Final Project: Chess

5/13/2022: I worked with Melanie on creating this final project about a chess game.

In this game, one of the sides (black) is winning. However, there are no human players, but instead, the pieces each control themselves. The black queen goes on a rampage and keeps taking out the last remaining white pawns. However, there is one white pawn she overlooks and eventually, it is able to reach the end of the board and get promoted to a queen. The black queen is in the perfect position to stop a checkmate from happening, but she is not even paying attention, and starts to attack the pawn right in front of the white king. This pawn stands up to her and stops her one space ahead of it. It points over at the newly promoted white queen and the black queen gets hit with shock and "melts" in anger and disbelief. The last 3 white pieces then celebrate.

Terrorization

Here, we can see one white pawn (right) looking up in fear and the other (left) flinching and jumping away.

Promotion

Here, the pawn is mid-promotion to queen.

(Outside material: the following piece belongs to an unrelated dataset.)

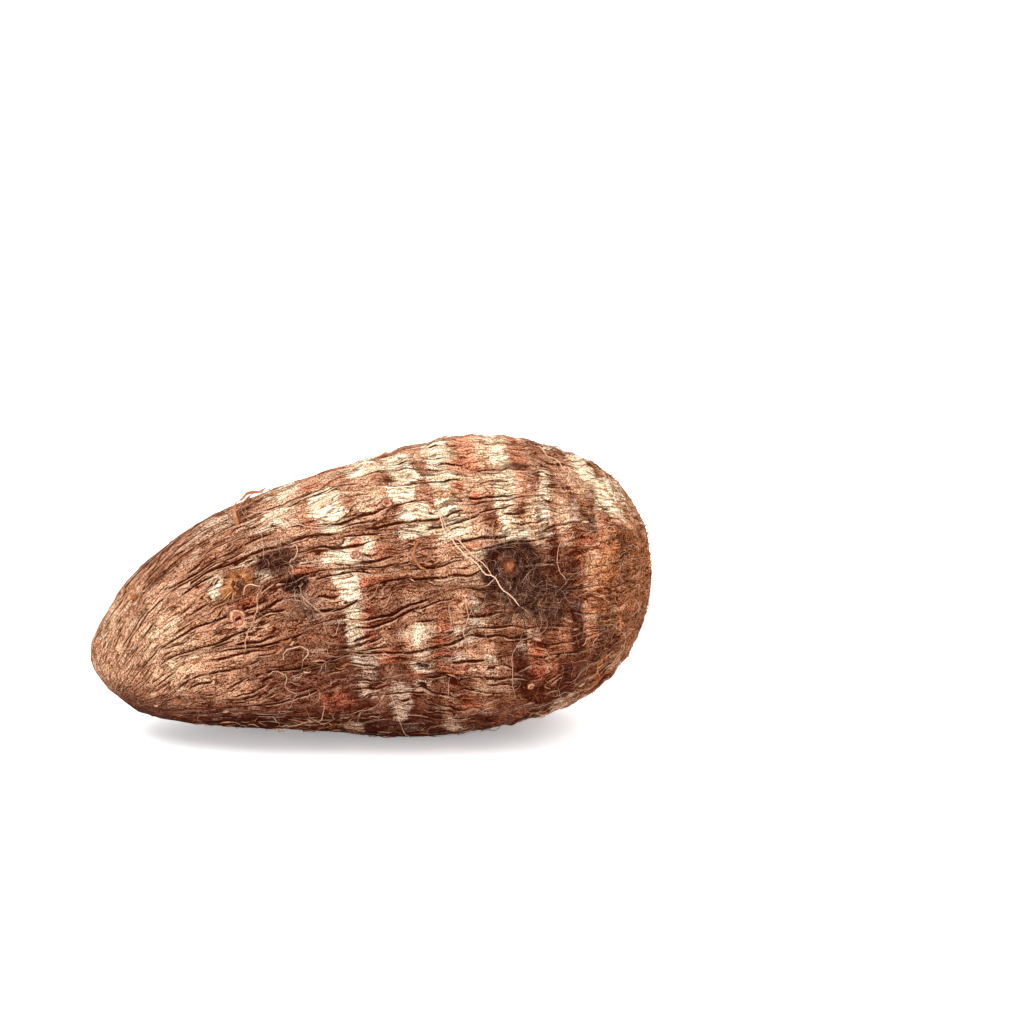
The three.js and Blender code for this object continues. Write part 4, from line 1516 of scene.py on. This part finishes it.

As We can see, the pawn first grows a crown and a "neck" frill, before upsizing and becoming a full-sized queen.

Realization

The black queen has just done a double-take and is looking where the white pawn is pointing, at the winning white queen!

Rendered Video:

https://www.youtube.com/watch?v=rw6Uy-m-ve0 (link also included for quick and easy access)

More on this animation:

The modeling was mainly handled by Melanie using the above reference image, whereas I was mostly focused on the keyframing. We both contributed to the lighting. Most of this animation went very smoothly and the issues that we had were always related to lighting. We tried a spotlight first, to mimic a closely lit chess game in a dark room, but it only emitted enough light to make the pieces visible when I had it set to 10,000 or more. The black pieces would usually look good with our lighting, but the white would look grainy and bleached. When we turned the lighting down, then the dark pieces would be hard to see. I tried making the black pieces a bit lighter and the white pieces a bit darker, but not too much or they would blend in with their squares. We eventually settled on area and directional lights and these worked out well. When rendering, the grainy problem persisted with the white pieces and the only fix I could find was setting 'diffuse' to 0 (this was rendered in Arnold). We tried multiple diffuse settings but no matter how high we set it, the pieces were still grainy. We also tried improving the less direct lighting, but that also did not fix the problem. Lastly the saved images after rendering did not look the same as in the render view, so I applied an ACES color output to the video using DaVinci Resolve. Without doing this, the black pieces and brown squares looked almost the same.